Plant Layout for Raising Seed Levels (basically a 3x3 grid Plus sign with a blank middle):
0 A 0
A X A
0 A 0
...where A is the plant type you want to turn into perfect ten seeds, X is the cross crop sticks, and 0 is anything you want to put there (or put nothing there).  Once the plant at X is growing, dig it up, analyze the seeds, and replace the lowest "A" plant you have.  It takes a number of generations (8 or more) to get your perfect 10, but the effort's worth it.

RUNIC ALTAR:
Hey!  You can spawn cows, sheep, pigs, (but not horses) ocelots, and a lot of other stuff.  You can spawn eggs...but not chickens (however, throwing them at the ground produces the occasional chicken.)  Build a nice, tight, secure barn first because the very first night your lovely creatures are out, zombies will hunt them down and eat them.  If you use a cheat code (I did) to get a horse, use the one to spawn a tame zombie horse with saddle.  Zombies leave it alone.


A HANDFUL OF TIPS FOR THE EARLY PART OF REGROWTH MODPACK
After awhile, I used the minecraft command to keep my inventory when I died.  I'm playing for fun, not for constant hunting of the (sometimes hard to get) stuff that I just found.

ALWAYS make a wooden plate to put behind your door.  That way your doors will automatically close when you walk out or in and keeps monsters out of your house even if you're not paying attention.

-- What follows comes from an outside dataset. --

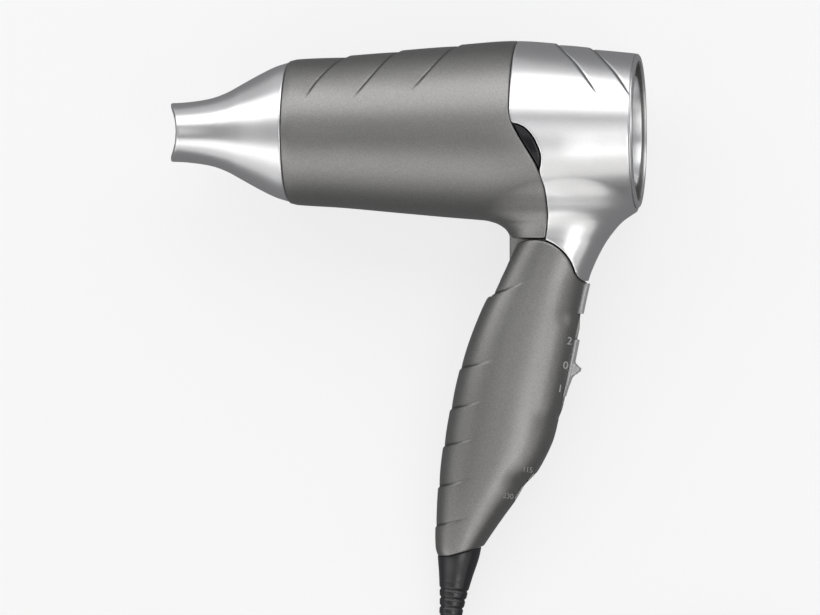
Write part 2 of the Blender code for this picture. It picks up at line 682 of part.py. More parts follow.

SAND - Can be hard to find.  I had been playing for quite awhile before I discovered that if you put a bucket of water next to cracked sand on a crafting table, it turns into regular sand.

PASTURE SEEDS - I worried about getting those.  Turns out that if you make shears (once you have iron) you can cut grass with the shears, throw that grass in a mana pool, and voila!  All the pasture seeds you need.

DIVING QUESTS
...turned out to be difficult.  You'll need your good speedboat.  Look for oysters in a place with lots of shallows.  I had little luck finding gas until I got to the "make incense" quest, when potions/incense of Night Vision and of Gills (seeing in dim places and breathing underwater) made the whole thing much better.